Using the data below, gather each line that includes the word "which".

+---+

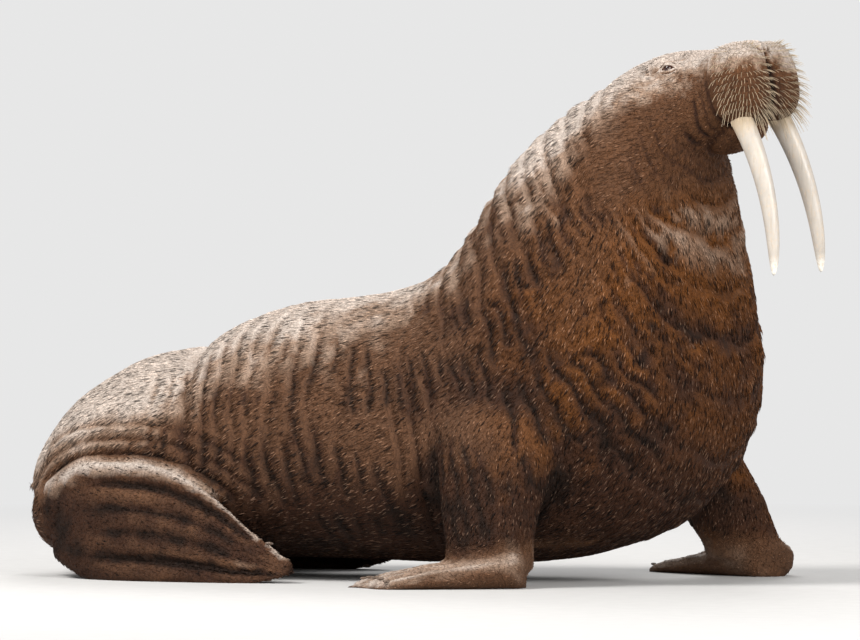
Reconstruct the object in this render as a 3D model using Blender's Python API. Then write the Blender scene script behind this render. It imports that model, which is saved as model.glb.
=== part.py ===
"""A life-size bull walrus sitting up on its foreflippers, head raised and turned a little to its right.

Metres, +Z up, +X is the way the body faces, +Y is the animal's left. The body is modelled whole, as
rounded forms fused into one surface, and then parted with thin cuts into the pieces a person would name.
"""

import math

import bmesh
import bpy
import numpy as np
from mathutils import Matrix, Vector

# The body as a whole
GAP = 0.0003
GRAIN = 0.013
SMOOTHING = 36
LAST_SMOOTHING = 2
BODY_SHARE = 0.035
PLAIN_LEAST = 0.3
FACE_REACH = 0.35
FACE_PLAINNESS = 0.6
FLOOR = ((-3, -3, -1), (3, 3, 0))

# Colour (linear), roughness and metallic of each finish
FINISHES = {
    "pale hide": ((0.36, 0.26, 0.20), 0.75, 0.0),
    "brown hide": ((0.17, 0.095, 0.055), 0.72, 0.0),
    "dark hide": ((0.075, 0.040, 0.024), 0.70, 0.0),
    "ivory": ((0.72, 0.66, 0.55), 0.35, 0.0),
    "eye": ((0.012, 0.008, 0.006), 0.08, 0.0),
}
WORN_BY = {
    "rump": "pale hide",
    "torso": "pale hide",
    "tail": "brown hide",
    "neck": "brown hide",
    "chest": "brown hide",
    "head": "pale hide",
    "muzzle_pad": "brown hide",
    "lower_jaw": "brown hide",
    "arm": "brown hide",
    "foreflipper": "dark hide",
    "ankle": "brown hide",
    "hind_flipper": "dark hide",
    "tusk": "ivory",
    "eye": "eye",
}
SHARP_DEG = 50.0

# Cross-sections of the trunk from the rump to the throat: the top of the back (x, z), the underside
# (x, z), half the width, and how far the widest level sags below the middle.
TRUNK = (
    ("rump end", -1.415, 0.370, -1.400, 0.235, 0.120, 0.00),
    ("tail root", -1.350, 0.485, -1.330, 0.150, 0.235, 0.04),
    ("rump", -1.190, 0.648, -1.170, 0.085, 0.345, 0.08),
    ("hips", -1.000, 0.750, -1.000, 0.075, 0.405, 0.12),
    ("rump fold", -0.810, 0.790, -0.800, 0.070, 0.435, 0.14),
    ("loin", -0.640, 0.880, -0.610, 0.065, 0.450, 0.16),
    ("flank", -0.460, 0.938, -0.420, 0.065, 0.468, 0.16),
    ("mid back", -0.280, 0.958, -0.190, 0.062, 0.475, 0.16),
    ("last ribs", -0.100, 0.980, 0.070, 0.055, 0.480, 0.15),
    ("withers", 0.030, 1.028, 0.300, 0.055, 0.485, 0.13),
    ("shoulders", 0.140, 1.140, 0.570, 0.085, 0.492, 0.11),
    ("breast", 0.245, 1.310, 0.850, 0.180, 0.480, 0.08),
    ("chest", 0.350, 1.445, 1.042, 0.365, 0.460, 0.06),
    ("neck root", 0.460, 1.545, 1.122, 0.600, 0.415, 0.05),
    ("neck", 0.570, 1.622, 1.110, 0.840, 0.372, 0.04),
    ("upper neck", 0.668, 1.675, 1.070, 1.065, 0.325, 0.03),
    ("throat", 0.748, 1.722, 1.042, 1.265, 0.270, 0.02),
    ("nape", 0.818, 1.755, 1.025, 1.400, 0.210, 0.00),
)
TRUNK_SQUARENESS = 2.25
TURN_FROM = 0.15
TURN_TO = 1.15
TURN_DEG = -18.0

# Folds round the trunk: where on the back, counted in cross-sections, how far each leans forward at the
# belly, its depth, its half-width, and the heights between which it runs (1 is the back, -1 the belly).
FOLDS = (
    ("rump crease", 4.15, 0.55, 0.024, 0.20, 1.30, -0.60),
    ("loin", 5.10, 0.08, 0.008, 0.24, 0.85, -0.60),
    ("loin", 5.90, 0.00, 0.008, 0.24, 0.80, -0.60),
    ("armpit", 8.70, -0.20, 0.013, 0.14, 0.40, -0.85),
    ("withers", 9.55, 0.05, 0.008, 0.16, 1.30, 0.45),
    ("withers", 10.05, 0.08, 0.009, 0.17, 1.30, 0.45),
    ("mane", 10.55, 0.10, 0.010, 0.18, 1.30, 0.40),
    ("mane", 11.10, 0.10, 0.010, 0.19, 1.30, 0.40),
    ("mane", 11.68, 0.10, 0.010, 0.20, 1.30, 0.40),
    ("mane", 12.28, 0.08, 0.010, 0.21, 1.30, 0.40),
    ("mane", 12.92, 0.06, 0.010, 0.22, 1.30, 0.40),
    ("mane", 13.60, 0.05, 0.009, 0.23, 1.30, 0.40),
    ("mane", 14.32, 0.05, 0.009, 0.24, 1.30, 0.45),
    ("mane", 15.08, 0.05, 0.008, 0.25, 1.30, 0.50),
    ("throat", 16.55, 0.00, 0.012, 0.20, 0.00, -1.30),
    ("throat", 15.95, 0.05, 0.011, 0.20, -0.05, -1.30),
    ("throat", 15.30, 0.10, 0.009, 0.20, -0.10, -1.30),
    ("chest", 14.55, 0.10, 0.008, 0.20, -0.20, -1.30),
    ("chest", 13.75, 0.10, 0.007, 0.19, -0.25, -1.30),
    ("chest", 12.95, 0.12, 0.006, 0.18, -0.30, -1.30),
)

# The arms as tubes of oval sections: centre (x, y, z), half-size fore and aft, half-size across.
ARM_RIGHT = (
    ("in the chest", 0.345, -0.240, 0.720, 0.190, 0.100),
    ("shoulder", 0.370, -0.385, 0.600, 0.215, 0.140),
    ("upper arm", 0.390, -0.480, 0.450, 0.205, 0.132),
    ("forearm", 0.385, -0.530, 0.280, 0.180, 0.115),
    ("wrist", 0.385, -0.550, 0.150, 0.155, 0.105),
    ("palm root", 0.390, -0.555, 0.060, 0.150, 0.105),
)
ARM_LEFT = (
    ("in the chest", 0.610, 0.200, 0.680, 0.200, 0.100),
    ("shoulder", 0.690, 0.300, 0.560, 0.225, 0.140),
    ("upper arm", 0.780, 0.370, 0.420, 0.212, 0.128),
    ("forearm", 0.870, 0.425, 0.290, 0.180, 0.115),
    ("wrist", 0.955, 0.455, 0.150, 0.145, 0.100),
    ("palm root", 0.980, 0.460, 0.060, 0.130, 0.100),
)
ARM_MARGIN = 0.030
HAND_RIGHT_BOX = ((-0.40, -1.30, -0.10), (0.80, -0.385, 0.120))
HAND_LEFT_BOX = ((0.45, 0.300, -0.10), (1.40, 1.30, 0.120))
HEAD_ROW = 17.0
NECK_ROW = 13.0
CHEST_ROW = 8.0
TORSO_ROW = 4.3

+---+

Complete response →
Reconstruct the object in this render as a 3D model using Blender's Python API. Then write the Blender scene script behind this render. It imports that model, which is saved as model.glb.
# belly, its depth, its half-width, and the heights between which it runs (1 is the back, -1 the belly).